[Request] The listing below holds a line with "part finishes it." and a later line with "return max(rim, ring, inner_ring, 0.9". Write out those two lines and every line between them, exactly, and nothing else.

[Excerpted data]
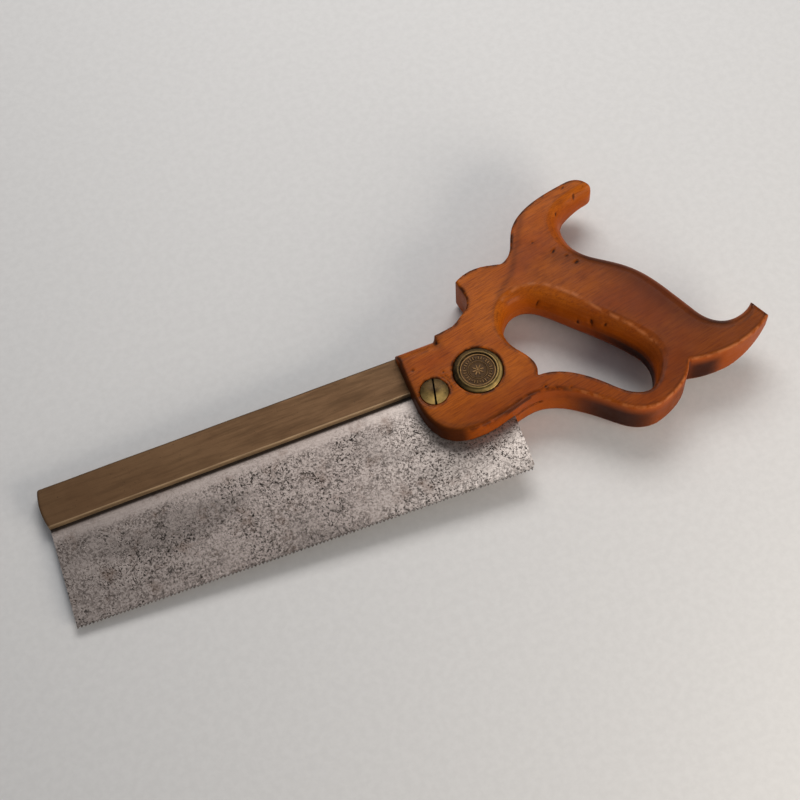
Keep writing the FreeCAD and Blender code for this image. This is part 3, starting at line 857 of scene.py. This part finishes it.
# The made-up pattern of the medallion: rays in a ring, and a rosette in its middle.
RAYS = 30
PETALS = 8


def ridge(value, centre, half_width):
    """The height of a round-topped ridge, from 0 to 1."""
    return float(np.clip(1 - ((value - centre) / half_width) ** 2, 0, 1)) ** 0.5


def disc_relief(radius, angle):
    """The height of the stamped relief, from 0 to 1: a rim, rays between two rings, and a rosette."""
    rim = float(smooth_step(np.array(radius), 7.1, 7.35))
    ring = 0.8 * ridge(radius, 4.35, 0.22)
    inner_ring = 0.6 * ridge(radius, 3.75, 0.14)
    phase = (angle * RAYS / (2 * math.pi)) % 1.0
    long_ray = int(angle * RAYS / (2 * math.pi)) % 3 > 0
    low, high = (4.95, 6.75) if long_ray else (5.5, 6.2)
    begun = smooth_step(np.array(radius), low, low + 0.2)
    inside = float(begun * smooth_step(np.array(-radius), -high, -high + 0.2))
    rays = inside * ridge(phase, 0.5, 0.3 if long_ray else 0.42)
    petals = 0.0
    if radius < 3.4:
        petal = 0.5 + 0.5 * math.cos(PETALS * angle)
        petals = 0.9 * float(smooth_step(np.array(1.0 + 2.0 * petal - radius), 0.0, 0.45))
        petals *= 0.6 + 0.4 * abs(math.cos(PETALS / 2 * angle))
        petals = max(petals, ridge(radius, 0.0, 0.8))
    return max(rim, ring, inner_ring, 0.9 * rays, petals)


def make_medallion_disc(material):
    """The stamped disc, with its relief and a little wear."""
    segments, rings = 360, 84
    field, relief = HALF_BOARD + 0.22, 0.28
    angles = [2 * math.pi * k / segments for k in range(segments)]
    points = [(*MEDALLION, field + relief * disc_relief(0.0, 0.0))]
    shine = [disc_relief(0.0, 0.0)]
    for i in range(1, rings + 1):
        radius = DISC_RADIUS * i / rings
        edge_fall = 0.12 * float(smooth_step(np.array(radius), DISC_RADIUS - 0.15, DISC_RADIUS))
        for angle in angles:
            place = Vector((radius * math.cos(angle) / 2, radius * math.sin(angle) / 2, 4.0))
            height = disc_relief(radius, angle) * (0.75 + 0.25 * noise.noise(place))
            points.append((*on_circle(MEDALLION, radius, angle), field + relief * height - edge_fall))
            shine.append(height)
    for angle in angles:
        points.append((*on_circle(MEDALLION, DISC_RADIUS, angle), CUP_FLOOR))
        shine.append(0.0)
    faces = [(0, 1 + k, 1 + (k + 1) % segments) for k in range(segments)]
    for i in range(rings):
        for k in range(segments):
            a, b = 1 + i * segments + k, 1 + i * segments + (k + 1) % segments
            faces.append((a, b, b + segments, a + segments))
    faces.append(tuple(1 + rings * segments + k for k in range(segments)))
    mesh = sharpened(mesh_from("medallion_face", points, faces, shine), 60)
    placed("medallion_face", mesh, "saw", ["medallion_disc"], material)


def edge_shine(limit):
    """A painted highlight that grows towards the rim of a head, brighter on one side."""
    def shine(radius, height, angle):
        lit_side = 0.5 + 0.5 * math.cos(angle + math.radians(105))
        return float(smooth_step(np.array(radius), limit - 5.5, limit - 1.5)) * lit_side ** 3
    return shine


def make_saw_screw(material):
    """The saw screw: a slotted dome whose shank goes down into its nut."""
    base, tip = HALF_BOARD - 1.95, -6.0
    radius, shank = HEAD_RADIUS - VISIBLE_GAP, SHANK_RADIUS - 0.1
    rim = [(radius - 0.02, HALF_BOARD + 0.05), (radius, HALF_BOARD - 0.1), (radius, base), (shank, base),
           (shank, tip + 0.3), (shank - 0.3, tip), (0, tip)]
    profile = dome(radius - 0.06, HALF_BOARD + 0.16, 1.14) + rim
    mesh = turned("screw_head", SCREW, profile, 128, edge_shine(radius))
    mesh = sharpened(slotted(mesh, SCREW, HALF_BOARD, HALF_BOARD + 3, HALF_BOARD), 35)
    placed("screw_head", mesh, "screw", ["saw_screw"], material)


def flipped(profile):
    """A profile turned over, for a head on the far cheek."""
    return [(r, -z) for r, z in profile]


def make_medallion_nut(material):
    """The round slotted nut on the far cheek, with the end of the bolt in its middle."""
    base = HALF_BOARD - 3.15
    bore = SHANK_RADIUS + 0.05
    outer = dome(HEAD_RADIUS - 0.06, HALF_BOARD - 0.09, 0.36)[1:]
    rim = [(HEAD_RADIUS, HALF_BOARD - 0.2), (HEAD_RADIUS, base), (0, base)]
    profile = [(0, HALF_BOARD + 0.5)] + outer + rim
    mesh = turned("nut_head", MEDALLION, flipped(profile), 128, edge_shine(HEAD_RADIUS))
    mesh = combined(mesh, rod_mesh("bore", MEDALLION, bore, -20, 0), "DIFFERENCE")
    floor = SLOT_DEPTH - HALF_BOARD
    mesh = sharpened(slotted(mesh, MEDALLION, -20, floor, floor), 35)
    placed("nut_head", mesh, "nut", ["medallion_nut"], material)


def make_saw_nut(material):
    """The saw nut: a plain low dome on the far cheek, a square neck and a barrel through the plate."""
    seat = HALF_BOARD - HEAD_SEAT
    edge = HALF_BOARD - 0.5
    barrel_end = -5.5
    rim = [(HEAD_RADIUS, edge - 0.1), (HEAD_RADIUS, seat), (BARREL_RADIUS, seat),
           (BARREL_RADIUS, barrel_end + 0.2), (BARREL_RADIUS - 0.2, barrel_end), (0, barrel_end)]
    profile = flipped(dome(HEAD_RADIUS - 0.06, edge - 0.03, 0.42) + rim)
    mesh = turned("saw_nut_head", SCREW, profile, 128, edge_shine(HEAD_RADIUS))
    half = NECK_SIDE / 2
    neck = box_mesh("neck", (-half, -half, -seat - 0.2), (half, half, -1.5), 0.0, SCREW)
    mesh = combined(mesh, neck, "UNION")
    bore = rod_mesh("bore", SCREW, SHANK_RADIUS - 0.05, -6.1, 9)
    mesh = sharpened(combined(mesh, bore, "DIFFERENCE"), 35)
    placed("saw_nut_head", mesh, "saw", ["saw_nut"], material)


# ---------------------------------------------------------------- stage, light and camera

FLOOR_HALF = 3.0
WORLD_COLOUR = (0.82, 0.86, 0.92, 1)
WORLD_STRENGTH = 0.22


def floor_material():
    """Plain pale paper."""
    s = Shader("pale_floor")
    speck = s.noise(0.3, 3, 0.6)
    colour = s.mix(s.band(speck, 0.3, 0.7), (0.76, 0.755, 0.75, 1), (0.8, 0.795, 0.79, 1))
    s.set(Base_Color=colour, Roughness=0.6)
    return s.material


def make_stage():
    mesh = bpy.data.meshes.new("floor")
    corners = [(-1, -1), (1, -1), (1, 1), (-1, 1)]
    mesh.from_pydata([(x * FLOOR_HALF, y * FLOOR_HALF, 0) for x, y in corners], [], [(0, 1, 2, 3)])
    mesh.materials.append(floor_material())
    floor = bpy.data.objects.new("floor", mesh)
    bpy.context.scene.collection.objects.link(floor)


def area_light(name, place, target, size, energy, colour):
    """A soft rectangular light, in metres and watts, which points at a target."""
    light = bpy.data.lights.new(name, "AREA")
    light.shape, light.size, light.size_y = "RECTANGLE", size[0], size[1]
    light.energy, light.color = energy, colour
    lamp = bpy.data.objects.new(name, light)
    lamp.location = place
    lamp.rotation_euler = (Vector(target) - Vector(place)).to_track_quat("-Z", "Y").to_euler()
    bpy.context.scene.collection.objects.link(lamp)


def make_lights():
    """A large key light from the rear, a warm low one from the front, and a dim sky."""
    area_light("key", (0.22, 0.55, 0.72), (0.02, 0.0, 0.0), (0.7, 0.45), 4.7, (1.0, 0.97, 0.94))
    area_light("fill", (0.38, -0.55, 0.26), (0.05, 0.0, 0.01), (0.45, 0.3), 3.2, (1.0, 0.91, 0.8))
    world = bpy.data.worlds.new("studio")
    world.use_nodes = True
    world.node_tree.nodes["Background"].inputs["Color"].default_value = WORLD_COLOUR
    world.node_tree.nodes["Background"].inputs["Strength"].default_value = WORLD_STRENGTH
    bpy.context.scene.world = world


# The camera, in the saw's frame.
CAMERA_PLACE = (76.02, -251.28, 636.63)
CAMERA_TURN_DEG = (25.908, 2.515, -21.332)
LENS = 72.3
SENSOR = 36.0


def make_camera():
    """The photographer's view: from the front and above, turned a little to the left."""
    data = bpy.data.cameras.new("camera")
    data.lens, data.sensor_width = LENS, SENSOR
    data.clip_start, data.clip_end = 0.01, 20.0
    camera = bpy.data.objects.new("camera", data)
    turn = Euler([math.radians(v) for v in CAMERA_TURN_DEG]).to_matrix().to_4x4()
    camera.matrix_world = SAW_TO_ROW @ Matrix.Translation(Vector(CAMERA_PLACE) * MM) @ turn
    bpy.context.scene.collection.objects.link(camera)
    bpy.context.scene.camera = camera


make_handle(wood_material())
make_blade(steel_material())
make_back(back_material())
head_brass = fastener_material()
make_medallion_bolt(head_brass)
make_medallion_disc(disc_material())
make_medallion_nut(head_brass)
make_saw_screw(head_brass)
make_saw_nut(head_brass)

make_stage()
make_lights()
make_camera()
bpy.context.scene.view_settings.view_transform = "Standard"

...

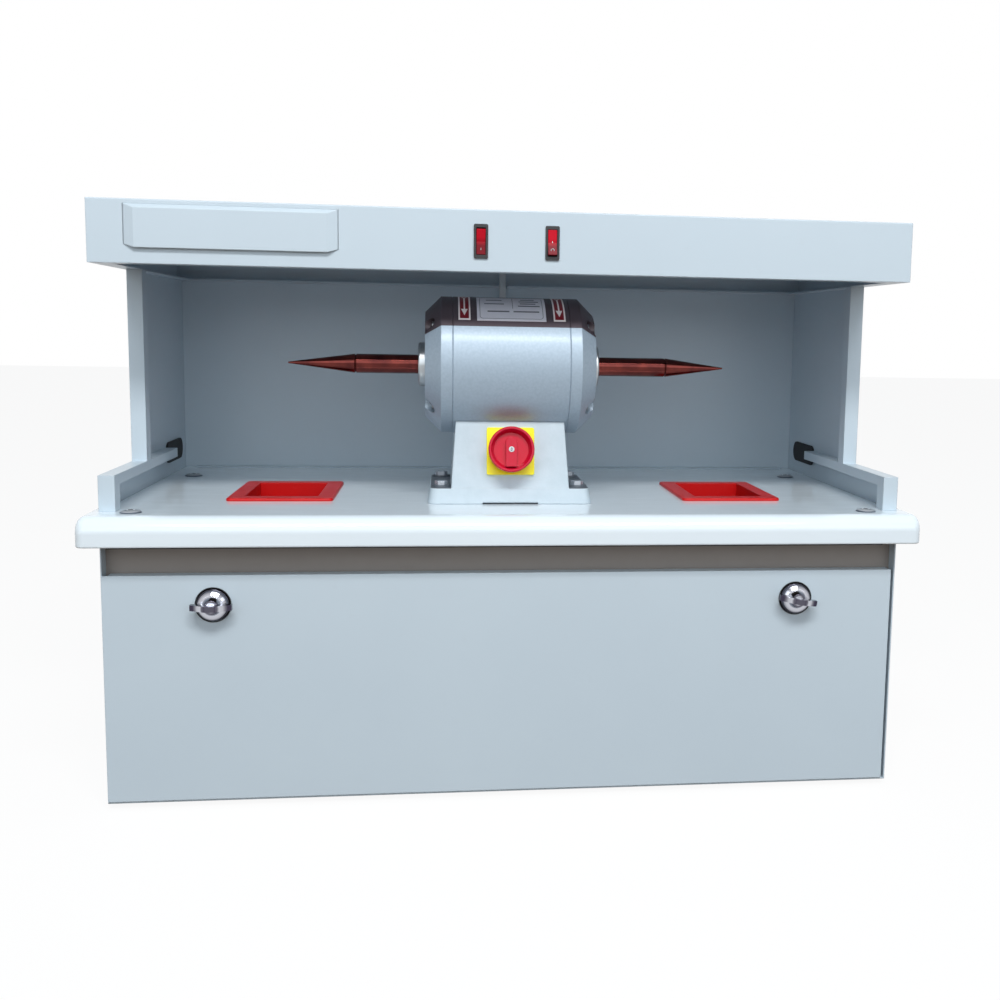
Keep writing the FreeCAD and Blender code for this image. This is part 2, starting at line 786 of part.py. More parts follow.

[Result]
Keep writing the FreeCAD and Blender code for this image. This is part 3, starting at line 857 of scene.py. This part finishes it.
# The made-up pattern of the medallion: rays in a ring, and a rosette in its middle.
RAYS = 30
PETALS = 8


def ridge(value, centre, half_width):
    """The height of a round-topped ridge, from 0 to 1."""
    return float(np.clip(1 - ((value - centre) / half_width) ** 2, 0, 1)) ** 0.5


def disc_relief(radius, angle):
    """The height of the stamped relief, from 0 to 1: a rim, rays between two rings, and a rosette."""
    rim = float(smooth_step(np.array(radius), 7.1, 7.35))
    ring = 0.8 * ridge(radius, 4.35, 0.22)
    inner_ring = 0.6 * ridge(radius, 3.75, 0.14)
    phase = (angle * RAYS / (2 * math.pi)) % 1.0
    long_ray = int(angle * RAYS / (2 * math.pi)) % 3 > 0
    low, high = (4.95, 6.75) if long_ray else (5.5, 6.2)
    begun = smooth_step(np.array(radius), low, low + 0.2)
    inside = float(begun * smooth_step(np.array(-radius), -high, -high + 0.2))
    rays = inside * ridge(phase, 0.5, 0.3 if long_ray else 0.42)
    petals = 0.0
    if radius < 3.4:
        petal = 0.5 + 0.5 * math.cos(PETALS * angle)
        petals = 0.9 * float(smooth_step(np.array(1.0 + 2.0 * petal - radius), 0.0, 0.45))
        petals *= 0.6 + 0.4 * abs(math.cos(PETALS / 2 * angle))
        petals = max(petals, ridge(radius, 0.0, 0.8))
    return max(rim, ring, inner_ring, 0.9 * rays, petals)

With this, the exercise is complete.